Your objective => Copy the data exactly from the line that contains "drum_shell();" through the line that contains "if empty is", keeping both end lines and leaving out everything else.

┌─ Data block

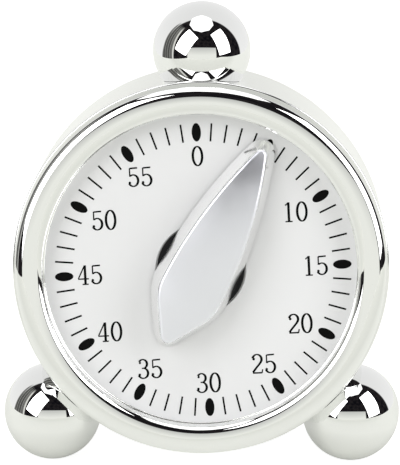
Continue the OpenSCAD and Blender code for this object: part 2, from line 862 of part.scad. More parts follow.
module escape_wheel() {
    pitch = 360 / escape_teeth;
    points = [for (tooth = [0 : escape_teeth - 1])
        each [polar(escape_root_r, tooth * pitch), polar(escape_r, tooth * pitch + pitch * 0.7),
            polar(escape_r, tooth * pitch + pitch * 0.8)]];
    color("gold") stand() at(escape_at) difference() {
        translate([0, 0, escape_wheel_front - escape_t]) linear_extrude(height = escape_t) polygon(points);
        disc(arbor_r, 0, -rear_plate_back);
    }
}

// ---------- pallet and balance ----------

escape_side = direction(escape_at, pallet_at);
pallet_pins = [for (side = [-1, 1])
    escape_at + polar(pallet_pin_reach, escape_side + side * pallet_pin_spread)];

module pallet_arbor() {
    color("silver") stand() at(pallet_at) arbor(arbor_r);
}

module pallet_anchor() {
    pin_front = escape_wheel_front + 0.1;
    color("silver") stand() difference() {
        union() {
            at(pallet_at) disc(2 * arbor_r, pallet_front, pallet_t);
            for (pin = pallet_pins) {
                bar(pallet_at, pin, arbor_r, pallet_front, pallet_t);
                at(pin) disc(0.6 * arbor_r, pallet_front, pallet_t);
                at(pin) disc(pallet_pin_r, pin_front, pin_front - pallet_front);
            }
        }
        at(pallet_at) disc(arbor_r, pallet_front + 1, pallet_t + 2);
    }
}

module balance_bar() {
    color("gold") stand() at(pallet_at) difference() {
        union() {
            disc(2 * arbor_r, balance_front, pallet_t);
            for (angle = [60, 240]) {
                bar(centre_at, polar(balance_r - arbor_r, angle), arbor_r, balance_front, pallet_t);
                at(polar(balance_r - arbor_r, angle)) disc(arbor_r, balance_front, pallet_t);
            }
        }
        disc(arbor_r, balance_front + 1, pallet_t + 2);
    }
}

// ---------- release lever ----------

module lever_arbor() {
    color("silver") stand() at(lever_at) arbor(arbor_r);
}

module release_lever() {
    lever_t = lever_front - cam_back;
    color("silver") stand() difference() {
        union() {
            at(lever_at) disc(2 * arbor_r, lever_front, lever_t);
            bar(lever_at, nose_at, 1.8 * nose_r, lever_front, lever_t);
            at(nose_at) disc(nose_r, lever_front, lever_t);
        }
        at(lever_at) disc(arbor_r, lever_front + 1, lever_t + 2);
    }
}

module hair_spring(place, end_angle) {
    color("steelblue") stand() at(place)
        spiral_spring(hair_inner_r, hair_outer_r, 3, hair_t, end_angle, hair_front, hair_h);
}

module lever_spring() {
    hair_spring(lever_at, lever_stud_angle);
}

module hammer_spring() {
    hair_spring(hammer_at, hammer_stud_angle);
}

module spring_studs() {
    length = front_plate_back - hair_front + hair_h;
    reach = hair_outer_r + stud_r + spring_end_gap;
    color("gold") stand() {
        at(lever_at + polar(reach, lever_stud_angle)) disc(stud_r, front_plate_back, length);
        at(hammer_at + polar(reach, hammer_stud_angle)) disc(stud_r, front_plate_back, length);
    }
}

// ---------- hammer and bell ----------

module hammer_arbor() {
    overrun = rear_plate_back - hammer_front + hammer_t;
    color("silver") stand() at(hammer_at) arbor(arbor_r, overrun);
}

module hammer_arm() {
    arm_w = 1.4;
    color("silver") stand() difference() {
        union() {
            at(hammer_at) disc(2 * arbor_r, hammer_front, hammer_t);
            bar(hammer_at, head_at, arm_w, hammer_front, hammer_t);
            at(head_at) disc(hammer_head_r, hammer_front, hammer_t);
        }
        at(hammer_at) disc(pivot_r, hammer_front + 1, hammer_t + 2);
    }
}

module hammer_head() {
    color("silver") stand() at(head_at)
        disc(hammer_head_r, hammer_front - hammer_t, hammer_head_h - hammer_t);
}

bell_cap_h = bell_h - bell_skirt_h;
bell_cap_r = (bell_r * bell_r + bell_cap_h * bell_cap_h) / (2 * bell_cap_h);
bell_cap_middle = bell_back + bell_cap_r;
bell_seat = bell_cap_middle - sqrt(pow(bell_cap_r - bell_wall, 2) - pow(bell_post_r, 2));

module bell_dome() {
    color("gold") stand() difference() {
        intersection() {
            disc(bell_r, bell_front, bell_h);
            translate([0, 0, bell_cap_middle]) sphere(bell_cap_r);
        }
        intersection() {
            disc(bell_r - bell_wall, bell_front + 1, bell_h + 1);
            translate([0, 0, bell_cap_middle]) sphere(bell_cap_r - bell_wall);
        }
        disc(bell_screw_r + thread_gap, bell_front, bell_h + 1);
    }
}

module bell_post() {
    length = rear_plate_back - bell_seat - seat_gap;
    pivot_pocket = 0.6;
    bore_end = rear_plate_back - length + bell_screw_grip + bore_runout;
    color("gold") stand() difference() {
        disc(bell_post_r, rear_plate_back, length);
        disc(main_pivot_r + passing_gap, rear_plate_back + 1, 1 + pivot_pocket);
        disc(bell_screw_r + thread_gap, bore_end, bell_screw_grip + 1);
    }
}

module bell_screw() {
    length = bell_wall + bell_screw_grip;
    color("silver") stand()
        rear_slotted_screw(bell_back, length, 2 * bell_screw_r, bell_screw_head_h, bell_screw_r);
}

drum_shell();
bezel();
dial_plate();
movement_carrier();
carrier_screws();
back_cover();
back_cover_screws();
top_ball();
left_ball();
right_ball();
ball_screws();
ball_washers();
knob_cap();
knob_core();
main_arbor();
front_plate();
rear_plate();
movement_pillars();
front_pillar_screws();
rear_pillar_screws();
movement_screws();
main_wheel();
release_cam();
mainspring();
mainspring_anchor();
second_arbor();
second_pinion();
second_wheel();
third_arbor();
third_pinion();
third_wheel();
escape_arbor();
escape_pinion();
escape_wheel();
pallet_arbor();
pallet_anchor();
balance_bar();
stop_tab();
lever_arbor();
release_lever();
lever_spring();
hammer_arbor();
hammer_arm();
hammer_head();
hammer_spring();
spring_studs();
bell_dome();
bell_post();
bell_screw();
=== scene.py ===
"""Looks of a desk-top mechanical sixty-minute timer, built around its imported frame.

Lengths are in metres. Shapes are drawn in the case's own axes, x to the right of the dial, y up the dial
and z out of the dial from the middle of its face, and CASE then stands them up where the frame has them.
"""

import json
import math

import bmesh
import bpy
from bpy.props import FloatProperty, FloatVectorProperty, IntProperty, PointerProperty
from mathutils import Matrix, Vector
from mathutils.geometry import delaunay_2d_cdt


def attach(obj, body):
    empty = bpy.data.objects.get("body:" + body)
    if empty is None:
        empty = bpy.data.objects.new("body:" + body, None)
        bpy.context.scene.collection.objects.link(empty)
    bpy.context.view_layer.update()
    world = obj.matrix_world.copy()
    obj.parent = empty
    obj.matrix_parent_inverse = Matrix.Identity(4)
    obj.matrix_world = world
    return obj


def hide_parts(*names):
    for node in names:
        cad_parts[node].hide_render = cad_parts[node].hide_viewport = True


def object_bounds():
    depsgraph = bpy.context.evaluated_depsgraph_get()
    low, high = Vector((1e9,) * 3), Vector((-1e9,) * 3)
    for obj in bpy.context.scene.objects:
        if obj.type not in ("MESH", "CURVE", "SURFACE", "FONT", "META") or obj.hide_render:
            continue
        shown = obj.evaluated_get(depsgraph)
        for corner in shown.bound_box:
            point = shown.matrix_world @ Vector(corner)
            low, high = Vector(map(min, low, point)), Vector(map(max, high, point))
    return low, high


bl_info = {
    "name": "Desk Timer",
    "version": (1, 0, 0),
    "blender": (4, 5, 0),
    "location": "3D View > Sidebar > Timer",
    "description": "Builds the visible pieces, finishes and studio of a desk-top mechanical timer",
    "category": "Add Mesh",
}

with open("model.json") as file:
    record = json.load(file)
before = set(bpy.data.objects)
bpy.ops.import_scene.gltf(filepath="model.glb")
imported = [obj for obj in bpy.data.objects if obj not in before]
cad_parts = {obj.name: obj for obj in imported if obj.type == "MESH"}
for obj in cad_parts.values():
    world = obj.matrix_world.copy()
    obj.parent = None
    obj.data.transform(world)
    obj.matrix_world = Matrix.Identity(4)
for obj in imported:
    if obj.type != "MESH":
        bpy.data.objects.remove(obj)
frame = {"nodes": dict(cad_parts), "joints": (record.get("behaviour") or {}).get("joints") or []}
cad_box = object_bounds()

MM = 0.001

# ---------- the case's axes and the frame's sizes ----------

pointer_joint = next(joint for joint in frame["joints"] if joint["name"] == "pointer_turn")
OUT = -Vector(pointer_joint["axis"]).normalized()
RIGHT = Vector((1.0, 0.0, 0.0))
UP = OUT.cross(RIGHT)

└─

Reply =>
drum_shell();
bezel();
dial_plate();
movement_carrier();
carrier_screws();
back_cover();
back_cover_screws();
top_ball();
left_ball();
right_ball();
ball_screws();
ball_washers();
knob_cap();
knob_core();
main_arbor();
front_plate();
rear_plate();
movement_pillars();
front_pillar_screws();
rear_pillar_screws();
movement_screws();
main_wheel();
release_cam();
mainspring();
mainspring_anchor();
second_arbor();
second_pinion();
second_wheel();
third_arbor();
third_pinion();
third_wheel();
escape_arbor();
escape_pinion();
escape_wheel();
pallet_arbor();
pallet_anchor();
balance_bar();
stop_tab();
lever_arbor();
release_lever();
lever_spring();
hammer_arbor();
hammer_arm();
hammer_head();
hammer_spring();
spring_studs();
bell_dome();
bell_post();
bell_screw();
=== scene.py ===
"""Looks of a desk-top mechanical sixty-minute timer, built around its imported frame.

Lengths are in metres. Shapes are drawn in the case's own axes, x to the right of the dial, y up the dial
and z out of the dial from the middle of its face, and CASE then stands them up where the frame has them.
"""

import json
import math

import bmesh
import bpy
from bpy.props import FloatProperty, FloatVectorProperty, IntProperty, PointerProperty
from mathutils import Matrix, Vector
from mathutils.geometry import delaunay_2d_cdt


def attach(obj, body):
    empty = bpy.data.objects.get("body:" + body)
    if empty is None:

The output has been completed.